El no nos representáis del 15-M no se dirigía solo a los políticos sino también a los sindicatos. Ambas categorías de organización se identificaron como extrañas a la espontaneidad de la ciudadanía indignada. Las direcciones de unas y otras se muestran perplejas y desconcertadas. "¿Cómo van a pasar del dicho al hecho sin nosotros?", protestan. Y como los padres de las películas americanas, se preguntan: "¿Qué hicimos mal?". Pero tal vez la respuesta se podría encontrar en otra pregunta: ¿De qué viven los partidos políticos y los sindicatos españoles? ¿De las cuotas de sus afiliados, o de los presupuestos del Estado?
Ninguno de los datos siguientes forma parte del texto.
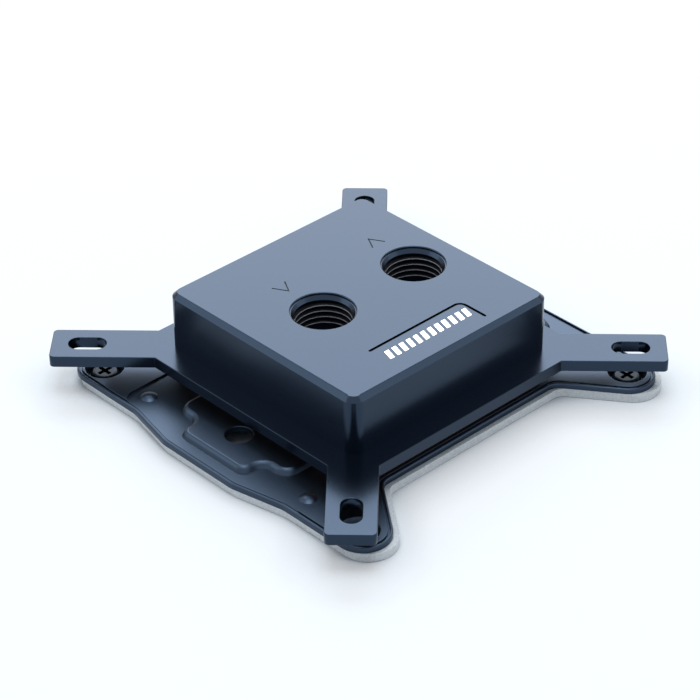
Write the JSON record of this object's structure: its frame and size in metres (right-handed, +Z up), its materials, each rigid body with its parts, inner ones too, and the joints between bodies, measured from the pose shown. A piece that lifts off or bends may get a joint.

Los partidos tienen afiliados, y los dos mayores cuentan con algunos cientos de miles, pero no constituyen su mayor fuente de ingresos. Para llegar a fin de mes cuentan ante todo con las donaciones de benefactores, generalmente movidos por algún interés, y con las subvenciones del Estado, vinculadas al éxito electoral (y que por tanto tienden a perpetuar el cuadro). Añadamos que muchas administraciones contratan asesores que dedican su tiempo a trabajar para los partidos. Sumemos la extendida práctica de solicitar a electos y altos cargos la dádiva de una parte del sueldo público que su carnet les ha proporcionado. Todo ello sin entrar en los casos de financiación ilegal.

También los sindicatos tienen afiliados, pero no llegan a uno de cada cinco trabajadores asalariados, aunque sus actuaciones beneficien a casi todos. La administración central les financia de forma directa e indirecta con varias vías de subvención, pero además cuentan con la figura del liberado a cargo del empleador. Los 180.000 empleados del autogobierno de Madrid daban pie, gracias a los acuerdos con los sindicatos, a 3.500 liberados. Esperanza Aguirre ha echado mano a la excepción por crisis para reducir el número hasta 1.900. No es ningún secreto que una parte de ellos hace funcionar los aparatos de las centrales.

De esta manera, para la mayoría, la representación política y la sindical son algo que llueve del cielo, ya que sin pagar ninguna cuota gozamos de sus beneficios. Afiliarse no se ve como una conveniencia colectiva sino como una afición prescindible, minoritaria e ideológica, en el mejor de los casos, o un deseo de medrar en los cargos públicos, en el peor. En el origen de este cuadro encontramos decisiones de la transición, cuando instituciones tan necesarias para la tierna democracia se conectaron, para fortalecerlas, al respirador de los presupuestos del estado. Pero lo que debía ser provisional devino permanente, y el resultado ha sido inhibir la respiración espontánea.

Si las cuotas fueran su principal alimento, y conseguir una gran afiliación constituyera una necesidad, tal vez los partidos abandonarían sus prácticas jerárquicas de cerrazón y opacidad y se abrirían de forma elástica al debate con los simpatizantes y con la ciudadanía inquieta en general. Y si los asalariados en su conjunto se hallaran ante el dilema de afiliarse o quedarse sin sindicatos que los defiendan, tal vez abandonarían la pasividad en la que han podido vivir todos estos años. Quizás entonces no se cuestionaría tanto la representatividad de unos y otros, y los ciudadanos nos sentiríamos algo más dueños de nuestro destino.